# Speedometer cable



## joesweeting (May 8, 2011)

My speedometer cable broke in my 69 GTO. However, when I ran the numbers on my M-20 it came out if a 67. Should I order a cable for a 67, 69 or universal? Also, the cable is still in the car. I would prefer to complete the removal and install in one day, so if you know what length to get that would be appreciated. As of right now, I'm leaning towards universal since my casing is still in tac and can cut to lenght. 

Thanks, 

Joe

Sent from my ADR6425LVW using AutoGuide.Com Free App


----------



## Nashville.Clay (Sep 16, 2012)

Not really sure. But you could cross reference the cable the m-20 is calling for and see what all years run same cable. It may be the same part number for many different years.


----------



## geeteeohguy (Feb 2, 2008)

Order a cable for your car. The trannies are the same dimensionally.
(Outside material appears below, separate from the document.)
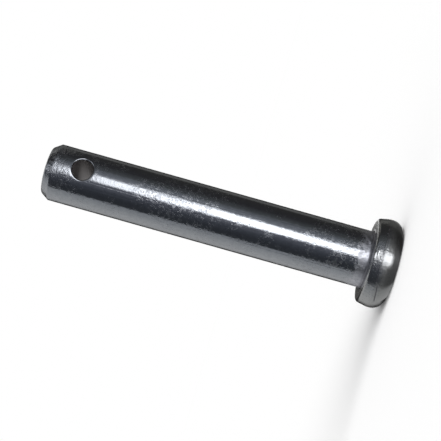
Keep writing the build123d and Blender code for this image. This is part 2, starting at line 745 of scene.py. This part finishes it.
# The tent that carries room and window stands this far from the pin. Its skirt comes in
# under the head's rounding, a hair above the floor
TENT_RADIUS = 450 * MM
TENT_TOP = 700 * MM
SKIRT_RADIUS = 8.3 * MM
SKIRT_HEIGHT = 0.05 * MM


def surface_of_revolution(name, profile, sides):
    """A mesh turned about Z from a list of (radius, height) points."""
    vertices = [
        (
            radius * math.cos(math.tau * side / sides),
            radius * math.sin(math.tau * side / sides),
            height,
        )
        for radius, height in profile
        for side in range(sides)
    ]
    faces = [
        (
            row * sides + side,
            row * sides + (side + 1) % sides,
            (row + 1) * sides + (side + 1) % sides,
            (row + 1) * sides + side,
        )
        for row in range(len(profile) - 1)
        for side in range(sides)
    ]
    mesh = bpy.data.meshes.new(name)
    mesh.from_pydata(vertices, [], faces)
    made = bpy.data.objects.new(name, mesh)
    bpy.context.scene.collection.objects.link(made)
    return made


def light_tent():
    """A bright and dark surround that only glossy rays see: the photograph's room and window.

    It hides the floor and the world from them. Its levels were set to bring the metal
    close to the brightness that the photograph's shows.
    """
    tent = surface_of_revolution(
        "light_tent",
        [
            (SKIRT_RADIUS, SKIRT_HEIGHT),
            (TENT_RADIUS, SKIRT_HEIGHT),
            (TENT_RADIUS, TENT_TOP * 0.6),
            (TENT_RADIUS * 0.5, TENT_TOP * 0.9),
            (0.5 * MM, TENT_TOP),
        ],
        180,
    )
    material, tree, shader = new_material("light_tent")
    tree.nodes.remove(shader)
    _, x, y, z = object_place(tree)
    radius = from_axis(tree, x, y)

    def over(value, span, unit=MM):
        """Rises from 0 to 1 over a span, which is in millimetres unless the unit says otherwise."""
        return step_up(tree, value, span[0] * unit, span[1] * unit)

    # The angle round the pin, opened out near it so that what the pin's round side
    # reflects from close by matches what it reflects from afar
    turn = maths(tree, "SUBTRACT", azimuth_at(tree, x, y), CAMERA_AZIMUTH)
    turn = maths(tree, "WRAP", turn, math.pi, -math.pi)
    near = maths(tree, "DIVIDE", -HEAD_RADIUS * MM / 2, radius)
    turn = maths(tree, "DIVIDE", turn, maths(tree, "ADD", near, 1))
    share = maths(tree, "MULTIPLY_ADD", turn, 1 / math.tau, 0.5)

    room, above, close = [
        ramp(
            tree,
            share,
            [((angle + 180) / 360, colour) for angle, colour in WALL_BEFORE + stops + WALL_AFTER],
        )
        for stops in (ROOM, ROOM_ABOVE, ROOM_CLOSE)
    ]
    upper = product(tree, over(z, ABOVE_FROM), over(z, ABOVE_TO))
    behind = over(maths(tree, "ABSOLUTE", turn), CEILING_ANGLES, math.radians(1))
    ceiling = product(tree, over(z, CEILING_FROM), behind)
    shaded = product(
        tree,
        over(radius, HEAD_SHADE_WITHIN),
        over(turn, HEAD_SHADE_ANGLES, math.radians(1)),
        HEAD_SHADE,
    )
    room = mix_colour(tree, upper, room, above)
    room = mix_colour(tree, ceiling, room, CEILING_COLOUR)
    room = mix_colour(tree, over(radius, CLOSE_WITHIN), room, close)
    room = mix_colour(tree, shaded, room, (0, 0, 0))

    starts, full_from, full_to, ends = [(angle + 180) / 360 for angle in WINDOW]
    lean = product(tree, over(z, (0, WINDOW_LEAN_HEIGHT)), -WINDOW_LEAN / 360)
    leaning = maths(tree, "ADD", share, lean)
    fade = ramp(
        tree,
        maths(tree, "DIVIDE", z, TENT_TOP),
        [(height * MM / TENT_TOP, (level,) * 3) for height, level in WINDOW_FADE],
    )
    brightness = product(
        tree,
        fade,
        step_up(tree, leaning, starts, full_from),
        step_up(tree, leaning, ends, full_to),
        over(radius, WINDOW_CLEAR_OF_HEAD),
        WINDOW_LEVEL,
    )
    window = add(tree, "ShaderNodeVectorMath", operation="SCALE")
    window.inputs[0].default_value = WINDOW_COLOUR
    tree.links.new(brightness, window.inputs["Scale"])
    total = add(tree, "ShaderNodeVectorMath", operation="ADD")
    tree.links.new(room, total.inputs[0])
    tree.links.new(window.outputs[0], total.inputs[1])
    glow = add(tree, "ShaderNodeEmission")
    tree.links.new(total.outputs[0], glow.inputs["Color"])
    tree.links.new(glow.outputs[0], tree.nodes["Material Output"].inputs["Surface"])
    tent.data.materials.append(material)
    tent.visible_camera = False
    tent.visible_diffuse = False
    tent.visible_shadow = False
    tent.visible_transmission = False


def floor():
    """A wide pale floor that meets the world's own white at the horizon."""
    half = 20.0
    mesh = bpy.data.meshes.new("floor")
    mesh.from_pydata(
        [(-half, -half, 0), (half, -half, 0), (half, half, 0), (-half, half, 0)], [], [(0, 1, 2, 3)]
    )
    made = bpy.data.objects.new("floor", mesh)
    bpy.context.scene.collection.objects.link(made)
    material, tree, shader = new_material("floor")
    shader.inputs["Base Color"].default_value = (FLOOR_COLOUR, FLOOR_COLOUR, FLOOR_COLOUR, 1)
    shader.inputs["Roughness"].default_value = 1.0
    shader.inputs["Specular IOR Level"].default_value = 0.0
    made.data.materials.append(material)


def world():
    """White to camera, glossy and transmission rays, and a gentler level as light.

    The tent stands between it and the pin, so the pin's glossy rays don't reach it.
    """
    made = bpy.data.worlds.new("studio")
    made.use_nodes = True
    tree = made.node_tree
    background = tree.nodes["Background"]
    background.inputs["Color"].default_value = (1, 1, 1, 1)
    rays = add(tree, "ShaderNodeLightPath").outputs
    seen = maths(tree, "MAXIMUM", rays["Is Camera Ray"], rays["Is Glossy Ray"])
    seen = maths(tree, "MAXIMUM", seen, rays["Is Transmission Ray"])
    level = maths(tree, "MULTIPLY_ADD", seen, FLOOR_COLOUR - WORLD_LEVEL, WORLD_LEVEL)
    tree.links.new(level, background.inputs["Strength"])
    bpy.context.scene.world = made


def sun():
    """One large soft lamp high on the window's side, for the floor: the metal doesn't show it.

    With the world it lights a level surface at 1.
    """
    data = bpy.data.lights.new("sun", "SUN")
    data.energy = math.pi * (1 - WORLD_LEVEL) / math.sin(SUN_HEIGHT)
    data.angle = math.radians(50)
    lamp = bpy.data.objects.new("sun", data)
    towards = Vector(
        (
            math.sin(SUN_AZIMUTH) * math.cos(SUN_HEIGHT),
            -math.cos(SUN_AZIMUTH) * math.cos(SUN_HEIGHT),
            math.sin(SUN_HEIGHT),
        )
    )
    lamp.rotation_euler = towards.to_track_quat("Z", "Y").to_euler()
    lamp.visible_glossy = False
    bpy.context.scene.collection.objects.link(lamp)


camera()
pin()
light_tent()
floor()
world()
sun()
bpy.context.scene.view_settings.view_transform = "Standard"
The cars are not.


----------



## joesweeting (May 8, 2011)

Just went to order, the AMES catalog has the universal cable for 64-77. However, on line it has two universal kits one 64-68 and one 69-77. Do the connections vary at transmission or speedometer? Or are the both the same? 
Thanks, 


Sent from my ADR6425LVW using AutoGuide.Com Free App


----------



## Koppster (Jul 27, 2008)

FWIW, I picked up a speedo cable for my 64 at Autozone for under $15. Just matched the fittings and length. Works fine.


----------



## joesweeting (May 8, 2011)

Koppster,

Great idea. I will stop by AutoZone this week and pick up a couple different kits before I work on my GTO. What ever kit I don't use I'll take back. Thanks for the info.

Sent from my ADR6425LVW using AutoGuide.Com Free App


----------



## joesweeting (May 8, 2011)

Koppster,

Thanks again for the idea. It was surprisingly easy to replace. 

Sent from my ADR6425LVW using AutoGuide.Com Free App


----------